[Start]
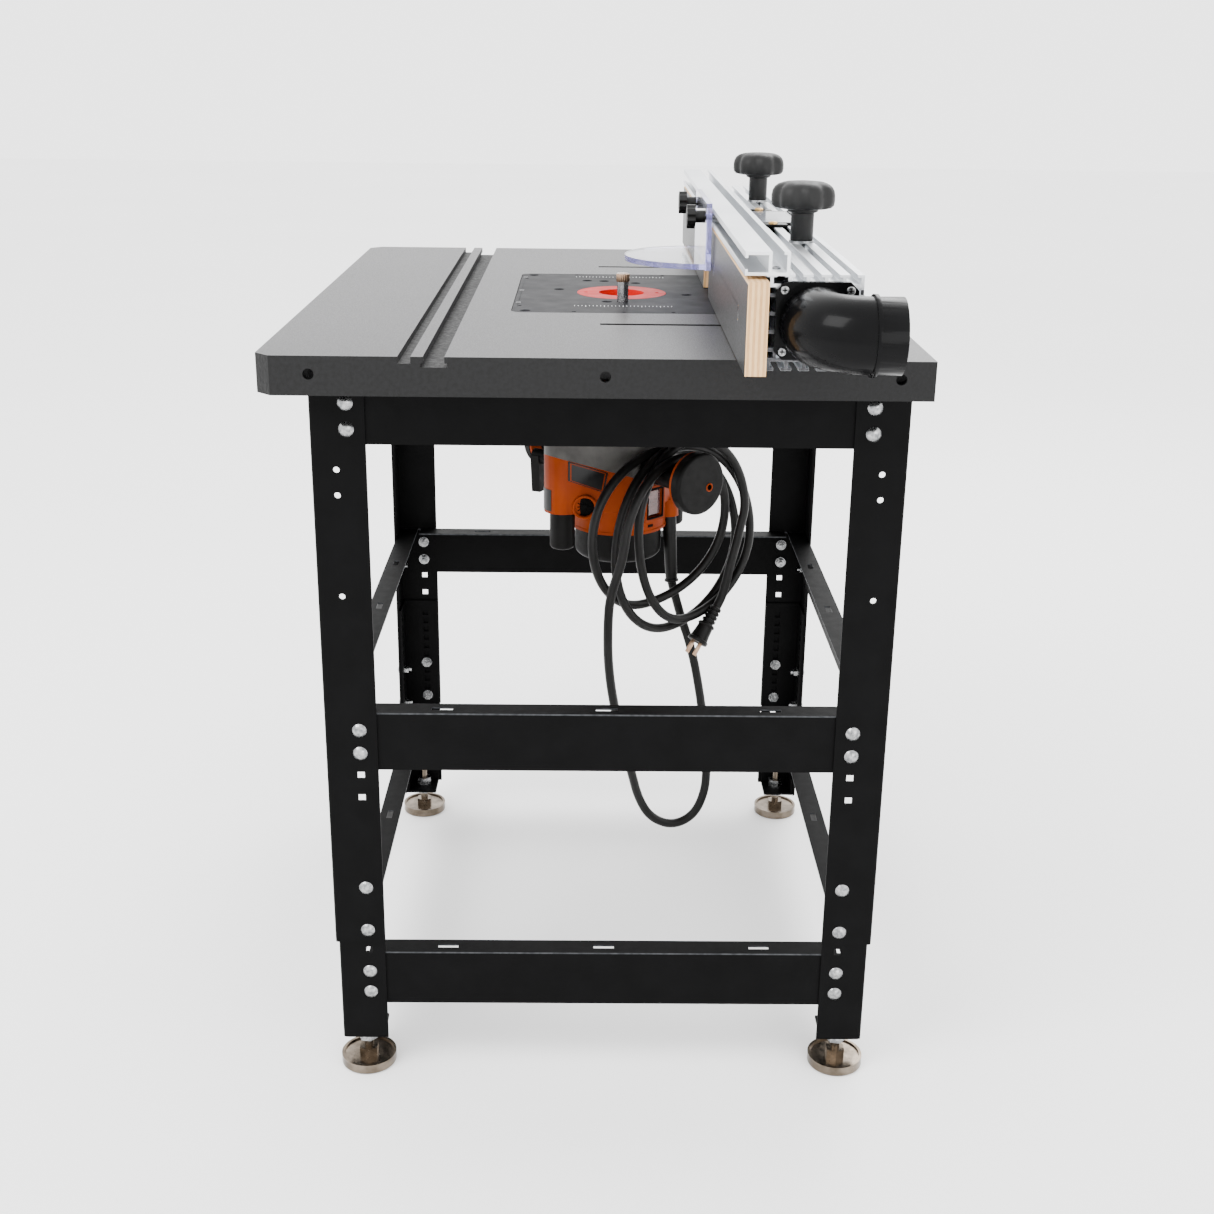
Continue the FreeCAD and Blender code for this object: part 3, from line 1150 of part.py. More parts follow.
def plunge_lever():
    """The plunge lock lever: a hub out of the motor's flank and a blade hanging from its end."""
    pivot, out, along = lever_frame()
    hub = rod(pivot, pivot + out * LEVER_REACH, LEVER_HUB_RADIUS)
    inner = pivot + out * (LEVER_REACH - LEVER_THICKNESS)
    blade = [
        inner - along * 11 + UP * 3,
        inner + along * 11 + UP * 3,
        inner + along * 7 - UP * LEVER_LENGTH,
        inner - along * 6 - UP * LEVER_LENGTH,
    ]
    return fused([hub, prism(blade, out * LEVER_THICKNESS)])


def spindle():
    """Spindle, collet nut and bore, turning together."""
    low = ROUTER_AXIS + UP * (MOTOR_BOTTOM + 8)
    shaft = rod(low, ROUTER_AXIS + UP * (COLLET_TOP - 6), SPINDLE_RADIUS)
    nut_low = COLLET_TOP - COLLET_NUT_HEIGHT - 4
    nut = hexagon(ROUTER_AXIS + UP * nut_low, UP, COLLET_NUT_FLATS, COLLET_NUT_HEIGHT)
    nose = rod(ROUTER_AXIS + UP * (COLLET_TOP - 6), ROUTER_AXIS + UP * COLLET_TOP, COLLET_NUT_FLATS / 2 - 1)
    bore = rod(ROUTER_AXIS + UP * (COLLET_TOP - 35), ROUTER_AXIS + UP * (COLLET_TOP + 1), COLLET_BORE)
    return less(fused([shaft, nut, nose]), [bore])


def power_switch():
    """The rocker of the power switch in its frame."""
    out = switch_direction()
    along = UP.cross(out)
    rocker = rod(
        ROUTER_AXIS + UP * SWITCH_Z + out * (MOTOR_RADIUS - 6) - along * (SWITCH_SIZE[0] / 2 - 1),
        ROUTER_AXIS + UP * SWITCH_Z + out * (MOTOR_RADIUS - 6) + along * (SWITCH_SIZE[0] / 2 - 1),
        5.0,
    )
    middle = ROUTER_AXIS + UP * SWITCH_Z + out * (MOTOR_RADIUS - 4)
    corners = []
    half_w = SWITCH_SIZE[0] / 2 - 1
    half_h = SWITCH_SIZE[1] / 2 - 3
    for a, b in ((-1, -1), (1, -1), (1, 1), (-1, 1)):
        corners.append(middle + along * (a * half_w) + UP * (b * half_h))
    return fused([rocker, prism(corners, out * 4.0)])


def strain_relief():
    line = RELIEF_TIP - RELIEF_TOP
    sleeve = Part.makeCone(RELIEF_RADII[0], RELIEF_RADII[1], line.Length, RELIEF_TOP, line)
    return sleeve


# ---- Cord ----
def coil_plane(t, z, reach):
    """A point in the coil's hanging plane, at a distance from the motor's axis along E1."""
    return ROUTER_AXIS + E1 * reach + E2 * t + UP * (TABLE_HEIGHT + z)


def cord_tube():
    points = [Vector(x, y, TABLE_HEIGHT + z) for x, y, z in CORD_DROP]
    return bent_tube(points, CORD_RADIUS)


def cord_coil():
    """The closed outer shape of the hanging coil, with room for the handle's neck."""
    depth = E1 * (COIL_TO - COIL_FROM)
    outer = ellipse_disc(coil_plane(*COIL_CENTRE, COIL_FROM), COIL_HALF, E2, depth)
    eye = ellipse_disc(coil_plane(*COIL_EYE_CENTRE, COIL_FROM - 1), COIL_EYE_HALF, E2, E1 * (COIL_TO - COIL_FROM + 2))
    return less(outer, [eye, handle_neck_rod(1, 0.4)])


def tail_points():
    return [coil_plane(t, z, TAIL_REACH) for t, z in CORD_TAIL]


def cord_tail():
    return bent_tube(tail_points(), CORD_RADIUS)


def plug():
    """The moulded plug: ribbed boot, body and two flat prongs."""
    points = tail_points()
    axis = (points[-1] - points[-2]).normalize()
    start = points[-1]
    boot_end = start + axis * PLUG_LENGTHS["boot"]
    body_end = boot_end + axis * PLUG_LENGTHS["body"]
    boot = Part.makeCone(PLUG_RADII["boot"] - 1.2, PLUG_RADII["boot"], PLUG_LENGTHS["boot"], start, axis)
    body = rod(boot_end, body_end, PLUG_RADII["body"])
    shapes = [boot, body]
    thick, wide, spacing = PLUG_PRONG
    side = E1.cross(axis).normalize()
    for end in (-1, 1):
        middle = body_end + E1 * (end * spacing / 2) - axis * 1
        corners = []
        for a, b in ((-1, -1), (1, -1), (1, 1), (-1, 1)):
            corners.append(middle + E1 * (a * thick / 2) + side * (b * wide / 2))
        shapes.append(prism(corners, axis * (PLUG_LENGTHS["prong"] + 1)))
    return fused(shapes)


def main():
    os.makedirs("parts", exist_ok=True)
    save("table_top", table_top())
    save("insert_plate", insert_plate())
    save("plate_screws", plate_screws())
    save("insert_ring", insert_ring())
    save("starter_pin", starter_pin())
    for name, sides in CORNERS.items():
        save("upper_leg_" + name, upper_leg(sides))
        save("lower_leg_" + name, lower_leg(sides))
        save("foot_" + name, levelling_foot(sides))
    low_inset = 2 * STEEL + LEG_GAP
    for name, top, inset, bolts in (
        ("apron", APRON_TOP, STEEL, APRON_BOLTS),
        ("mid_rail", MID_RAIL_TOP, STEEL, MID_BOLTS),
        ("low_rail", LOW_RAIL_TOP, low_inset, LOW_BOLTS),
    ):
        save(name + "s_end", [rail(False, side, top, inset, bolts) for side in (-1, 1)])
        save(name + "s_side", [rail(True, side, top, inset, bolts) for side in (-1, 1)])
    grip = STEEL + RAIL_STEEL
    frame_bolts = bolts_at(APRON_BOLTS + MID_BOLTS, STAND_HALF_X, STAND_HALF_Y, grip)
    lock_grip = 2 * STEEL + LEG_GAP
    save("upper_bolts", frame_bolts + bolts_at(LOCK_BOLTS, STAND_HALF_X, STAND_HALF_Y, lock_grip))
    lower_half = (STAND_HALF_X - STEEL - LEG_GAP, STAND_HALF_Y - STEEL - LEG_GAP)
    save("lower_fasteners", bolts_at(LOW_BOLTS, *lower_half, grip) + foot_nuts())
    save("foot_brackets", foot_brackets())
    save("fence_extrusion", fence_extrusion())
    save("top_track", top_track())
    save("fence_screws", fence_screws())
    save("dust_port", dust_port())
    save("bit_hood", bit_hood())
    save("hood_cover", hood_cover())
    save("fence_clamps", fence_clamps())
    save("guard", guard())
    save("guard_bolts", guard_bolts())
    for name, side in (("right", 1), ("left", -1)):
        save("fence_knob_" + name, fence_knob(side))
        save("board_" + name, board(side))
        save("board_bolts_" + name, board_bolts(side))
        save("guard_knob_" + name, guard_knob(side))
    save("router_base", router_base())
    save("plunge_columns", plunge_columns())
    save("motor_casting", motor_casting())
    save("motor_housing", motor_housing())
    save("motor_end_cap", motor_end_cap())
    save("column_caps", column_caps())
    save("handle_necks", handle_necks())
    save("handle_knob_right", handle_knob(1))
    save("handle_knob_left", handle_knob(-1))
    save("plunge_lever", plunge_lever())
    save("spindle", spindle())
    save("power_switch", power_switch())
    save("strain_relief", strain_relief())
    save("cord_tube", cord_tube())
    save("cord_coil", cord_coil())
    save("cord_tail", cord_tail())
    save("plug", plug())


main()
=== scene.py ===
import itertools
import json
import math

import bmesh
import bpy
from mathutils import Matrix, Vector


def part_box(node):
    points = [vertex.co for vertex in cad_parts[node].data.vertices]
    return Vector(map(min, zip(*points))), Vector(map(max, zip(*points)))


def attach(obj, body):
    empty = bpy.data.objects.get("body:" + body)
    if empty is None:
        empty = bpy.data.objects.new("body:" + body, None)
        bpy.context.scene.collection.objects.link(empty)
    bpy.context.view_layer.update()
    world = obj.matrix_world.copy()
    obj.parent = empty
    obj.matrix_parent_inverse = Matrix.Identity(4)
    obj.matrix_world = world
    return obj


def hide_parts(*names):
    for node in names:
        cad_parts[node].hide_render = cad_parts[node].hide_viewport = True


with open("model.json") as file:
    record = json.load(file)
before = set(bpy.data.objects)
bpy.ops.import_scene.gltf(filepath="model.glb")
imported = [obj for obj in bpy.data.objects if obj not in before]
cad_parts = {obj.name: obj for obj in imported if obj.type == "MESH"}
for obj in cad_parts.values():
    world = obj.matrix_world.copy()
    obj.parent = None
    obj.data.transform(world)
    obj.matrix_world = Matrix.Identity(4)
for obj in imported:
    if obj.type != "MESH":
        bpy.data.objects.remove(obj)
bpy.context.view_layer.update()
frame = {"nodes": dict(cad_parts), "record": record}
NODES = frame["nodes"]

# Anchors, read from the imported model.
TABLE_LOW, TABLE_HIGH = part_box("table_top")
RING_LOW, RING_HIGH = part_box("insert_ring")
MIDDLE = Vector(((TABLE_LOW.x + TABLE_HIGH.x) / 2, 0.0, TABLE_HIGH.z))
AXIS = Vector(((RING_LOW.x + RING_HIGH.x) / 2, (RING_LOW.y + RING_HIGH.y) / 2, TABLE_HIGH.z))
# A millimetre in metres, and the frame's directions.
MM = 0.001
ALONG = Vector((1, 0, 0))
DEEP = Vector((0, 1, 0))
UP = Vector((0, 0, 1))
# Level unit vectors from the motor's axis to the right handle, and square to that.
HANDLE_ANGLE = math.radians(39.0)
HANDLE_OUT = Vector((math.cos(HANDLE_ANGLE), math.sin(HANDLE_ANGLE), 0))
HANDLE_SIDE = Vector((-math.sin(HANDLE_ANGLE), math.cos(HANDLE_ANGLE), 0))


def at(x, y, z):
    """A point in millimetres from the middle of the table's top, in the frame's metres."""
    return MIDDLE + Vector((x, y, z)) * MM


def coil(across, z, reach):
    """A point among the cord's turns: out along the right handle, across it, and up from the top."""
    return AXIS + (HANDLE_OUT * reach + HANDLE_SIDE * across + UP * z) * MM


# ---- Camera, floor and light ----
CAMERA_PLACE = (1807.96, -4.99, 260.68)
CAMERA_YAW = math.radians(0.73)
CAMERA_PITCH = math.radians(19.44)
CAMERA_ROLL = math.radians(0.71)
CAMERA_LENS = 46.99
CAMERA_SENSOR = 36.0
CAMERA_CLIP = (0.05, 60.0)
FLOOR_REACH = 14.0
FLOOR_DROP = 0.0005
FLOOR_TONES = ((0.93, 0.93, 0.93), (0.95, 0.95, 0.95))
WORLD_STRENGTH = 3.2
LIGHT_TARGET = Vector((0, 0, 0.6))
# Name, place, width and height, power in watts.
LIGHTS = (
    ("key", (1.6, -1.9, 2.9), (1.6, 1.6), 90),
    ("fill", (2.8, 1.6, 1.3), (1.8, 1.4), 30),
    ("rim", (-2.2, 1.2, 2.6), (1.6, 1.6), 50),
)


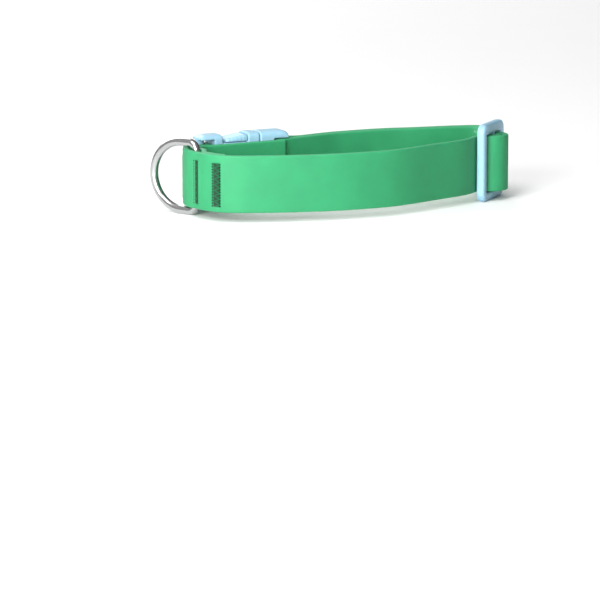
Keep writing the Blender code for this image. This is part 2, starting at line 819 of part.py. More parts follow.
def main():
    for existing in list(bpy.data.objects):
        bpy.data.objects.remove(existing, do_unlink=True)
    coated = material("coated_strap", STRAP_COLOUR, 0.5)
    plastic = material("moulded_plastic", PLASTIC_COLOUR, 0.45)
    steel = material("satin_steel", STEEL_COLOUR, 0.3, 1.0)
    line = LoopLine()
    add_object("strap", ribbon(thin(strap_path(line))), coated)
    add_object("guard_strip", ribbon(thin(guard_path(line))), coated)
    build_ring(line, steel)
    build_slider(plastic)
    buckle_place = placed_empty("buckle_place", buckle_frame())
    build_female(buckle_place, plastic)
    build_male(buckle_place, plastic)
    centre_on_origin()


main()
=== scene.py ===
"""Looks of a small dog collar of coated strap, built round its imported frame.

The collar lies closed on a pale floor. Each sub-assembly is a class: it holds its sizes, builds its meshes
and dresses them. Everything is in metres, in the frame's own coordinates.
"""
import json
import logging
import math
from bisect import bisect_right
from dataclasses import dataclass, field
from enum import Enum
from functools import reduce
from typing import Any, Callable, Optional, Sequence, Union

import bmesh
import bpy
from bpy.types import Material, Mesh, Node, NodeSocket, NodeTree, Object
from mathutils import Matrix, Vector


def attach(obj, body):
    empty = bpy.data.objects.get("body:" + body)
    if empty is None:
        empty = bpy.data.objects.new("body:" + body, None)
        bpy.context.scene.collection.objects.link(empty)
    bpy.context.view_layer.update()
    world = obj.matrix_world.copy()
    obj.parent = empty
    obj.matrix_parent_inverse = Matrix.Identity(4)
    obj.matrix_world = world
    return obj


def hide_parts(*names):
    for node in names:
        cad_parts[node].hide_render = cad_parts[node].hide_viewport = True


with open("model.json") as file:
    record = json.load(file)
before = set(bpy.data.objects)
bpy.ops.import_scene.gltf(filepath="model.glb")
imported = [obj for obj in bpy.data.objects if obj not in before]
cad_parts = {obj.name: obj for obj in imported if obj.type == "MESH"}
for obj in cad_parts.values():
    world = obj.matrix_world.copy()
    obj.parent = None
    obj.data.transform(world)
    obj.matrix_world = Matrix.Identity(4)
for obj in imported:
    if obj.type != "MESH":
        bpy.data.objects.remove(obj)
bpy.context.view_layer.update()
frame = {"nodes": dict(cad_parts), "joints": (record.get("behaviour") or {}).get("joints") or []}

LOG = logging.getLogger("dog_collar")
MM = 0.001
COLLAR_BODY = "collar"
RING_BODY = "leash_ring"
WHITE = (1.0, 1.0, 1.0, 1.0)
HINGE = Vector(frame["joints"][0]["pos_m"])
# Largest turn between neighbouring points of an arc, in degrees
ARC_STEP = 3.0
# Steps shorter than this, in metres, have no direction
TINY = 1e-7
# Range in which most of a noise lies
NOISE_RANGE = (0.3, 0.7)
# Strength of each finer octave of a noise beside the one before it
NOISE_ROUGHNESS = 0.55
# Finer octaves of a plain, a usual and a rich noise
PLAIN_DETAIL = 1.0
USUAL_DETAIL = 2.0
RICH_DETAIL = 3.0

Colour = tuple[float, float, float]
Inputs = dict[Union[str, int], Any]


class Socket(Enum):
    """Kinds of value that a geometry tree takes in."""

    GEOMETRY = "NodeSocketGeometry"
    LENGTH = "NodeSocketFloat"
    COUNT = "NodeSocketInt"
    PIECE = "NodeSocketObject"
    FINISH = "NodeSocketMaterial"


class Layer(Enum):
    """Layers of strap that lie on each other, from the outside of the collar inwards."""

    OUTER = "outer"
    INNER = "inner"
    GUARD = "guard"


class BuckleHalf(Enum):
    """The two halves of the release buckle, by the frame's names for them."""

    SOCKET = "buckle_socket"
    PLUG = "buckle_plug"


def smooth(share: float) -> float:
    """Eases from 0 to 1."""
    share = min(max(share, 0.0), 1.0)
    return share * share * (3.0 - 2.0 * share)


def bump(distance: float, reach: float) -> float:
    """Gives the height of a smooth hump.

    Args:
        distance: The distance from the hump's middle.
        reach: The distance where it ends, on both sides.

    Returns:
        The hump's height there, 1 at its middle.
    """
    if abs(distance) >= reach:
        return 0.0
    return math.cos(0.5 * math.pi * distance / reach) ** 2


def heading_vector(degrees: float) -> Vector:
    """Gives the unit vector in plan at a heading, 0 along +X and 90 along +Y."""
    angle = math.radians(degrees)
    return Vector((math.cos(angle), math.sin(angle)))


def right_of(direction: Vector) -> Vector:
    """Gives the unit vector to the right of a direction in plan."""
    return Vector((direction.y, -direction.x))


def mirrored(points: Sequence[Vector]) -> list[Vector]:
    """Turns local points over, so that what ran one way along the strap runs the other way."""
    return [Vector((-point.x, point.y)) for point in points]


def path_directions(path: Sequence[Vector]) -> list[Vector]:
    """Gives the unit direction of a plan path at each of its points.

    Args:
        path: Plan points in order.

    Returns:
        One direction for each point, from the point before it to the point after it.
    """
    last = len(path) - 1
    return [(path[min(i + 1, last)] - path[max(i - 1, 0)]).normalized() for i in range(len(path))]


def path_lengths(path: Sequence[Vector]) -> list[float]:
    """Gives the length walked to each point of a path.

    Args:
        path: Points in order.

    Returns:
        One length for each point, from 0.
    """
    lengths = [0.0]
    for before, after in zip(path, path[1:]):
        lengths.append(lengths[-1] + (after - before).length)
    return lengths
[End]
• _Problem statement_
Give back exactly the material above from its opening line to the line bearing "return sleeve".

• _Answer to this exercise_
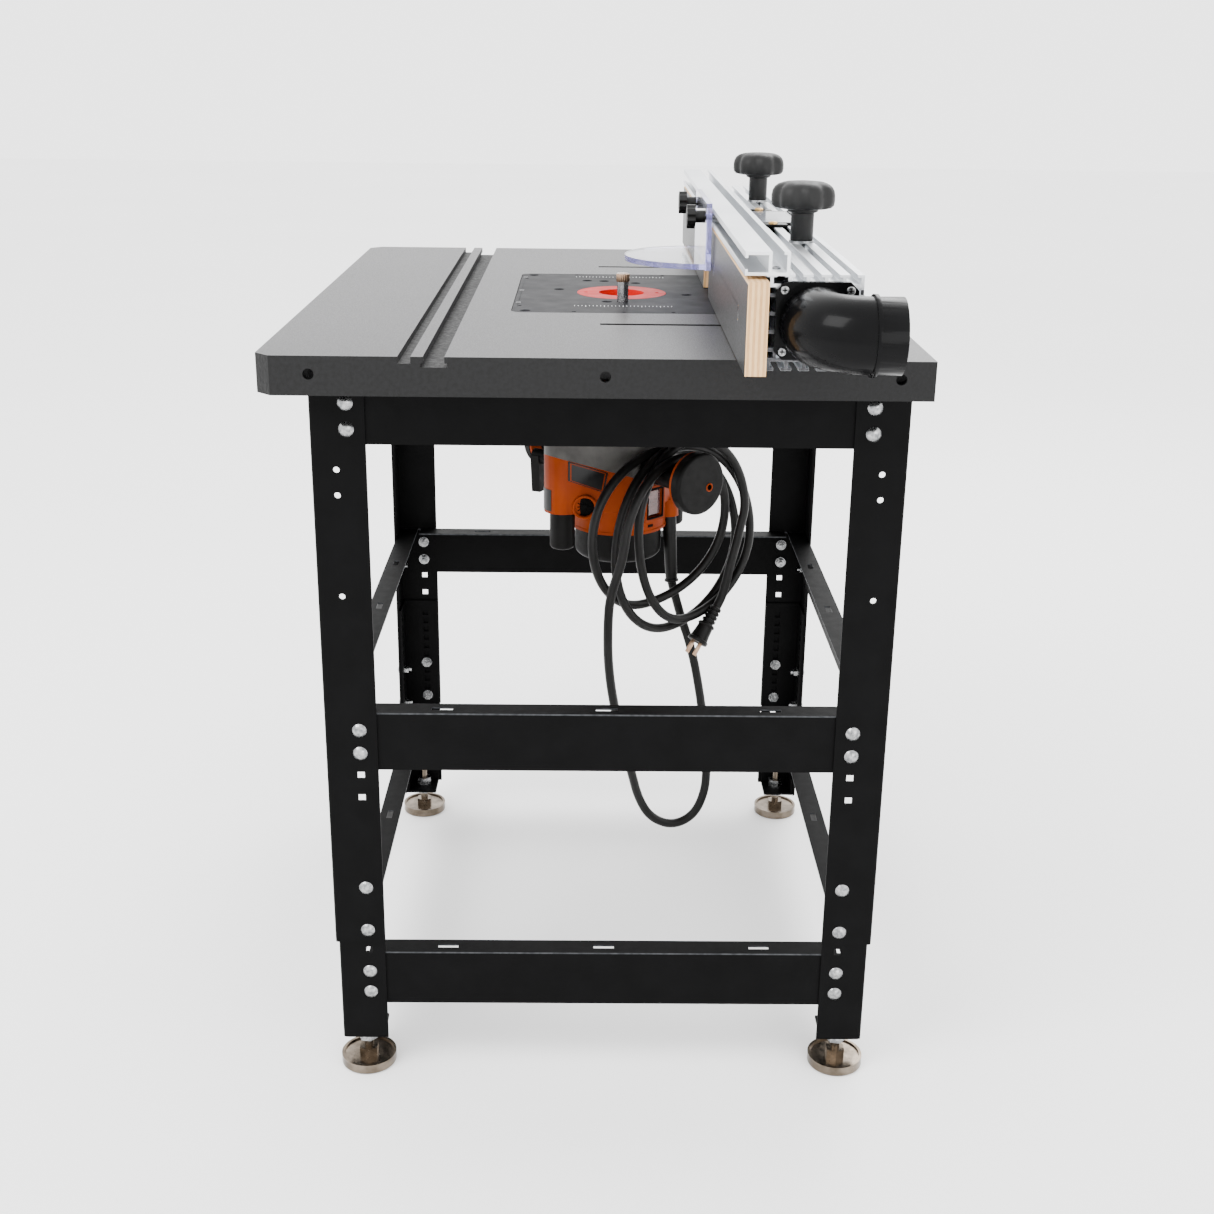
Continue the FreeCAD and Blender code for this object: part 3, from line 1150 of part.py. More parts follow.
def plunge_lever():
    """The plunge lock lever: a hub out of the motor's flank and a blade hanging from its end."""
    pivot, out, along = lever_frame()
    hub = rod(pivot, pivot + out * LEVER_REACH, LEVER_HUB_RADIUS)
    inner = pivot + out * (LEVER_REACH - LEVER_THICKNESS)
    blade = [
        inner - along * 11 + UP * 3,
        inner + along * 11 + UP * 3,
        inner + along * 7 - UP * LEVER_LENGTH,
        inner - along * 6 - UP * LEVER_LENGTH,
    ]
    return fused([hub, prism(blade, out * LEVER_THICKNESS)])


def spindle():
    """Spindle, collet nut and bore, turning together."""
    low = ROUTER_AXIS + UP * (MOTOR_BOTTOM + 8)
    shaft = rod(low, ROUTER_AXIS + UP * (COLLET_TOP - 6), SPINDLE_RADIUS)
    nut_low = COLLET_TOP - COLLET_NUT_HEIGHT - 4
    nut = hexagon(ROUTER_AXIS + UP * nut_low, UP, COLLET_NUT_FLATS, COLLET_NUT_HEIGHT)
    nose = rod(ROUTER_AXIS + UP * (COLLET_TOP - 6), ROUTER_AXIS + UP * COLLET_TOP, COLLET_NUT_FLATS / 2 - 1)
    bore = rod(ROUTER_AXIS + UP * (COLLET_TOP - 35), ROUTER_AXIS + UP * (COLLET_TOP + 1), COLLET_BORE)
    return less(fused([shaft, nut, nose]), [bore])


def power_switch():
    """The rocker of the power switch in its frame."""
    out = switch_direction()
    along = UP.cross(out)
    rocker = rod(
        ROUTER_AXIS + UP * SWITCH_Z + out * (MOTOR_RADIUS - 6) - along * (SWITCH_SIZE[0] / 2 - 1),
        ROUTER_AXIS + UP * SWITCH_Z + out * (MOTOR_RADIUS - 6) + along * (SWITCH_SIZE[0] / 2 - 1),
        5.0,
    )
    middle = ROUTER_AXIS + UP * SWITCH_Z + out * (MOTOR_RADIUS - 4)
    corners = []
    half_w = SWITCH_SIZE[0] / 2 - 1
    half_h = SWITCH_SIZE[1] / 2 - 3
    for a, b in ((-1, -1), (1, -1), (1, 1), (-1, 1)):
        corners.append(middle + along * (a * half_w) + UP * (b * half_h))
    return fused([rocker, prism(corners, out * 4.0)])


def strain_relief():
    line = RELIEF_TIP - RELIEF_TOP
    sleeve = Part.makeCone(RELIEF_RADII[0], RELIEF_RADII[1], line.Length, RELIEF_TOP, line)
    return sleeve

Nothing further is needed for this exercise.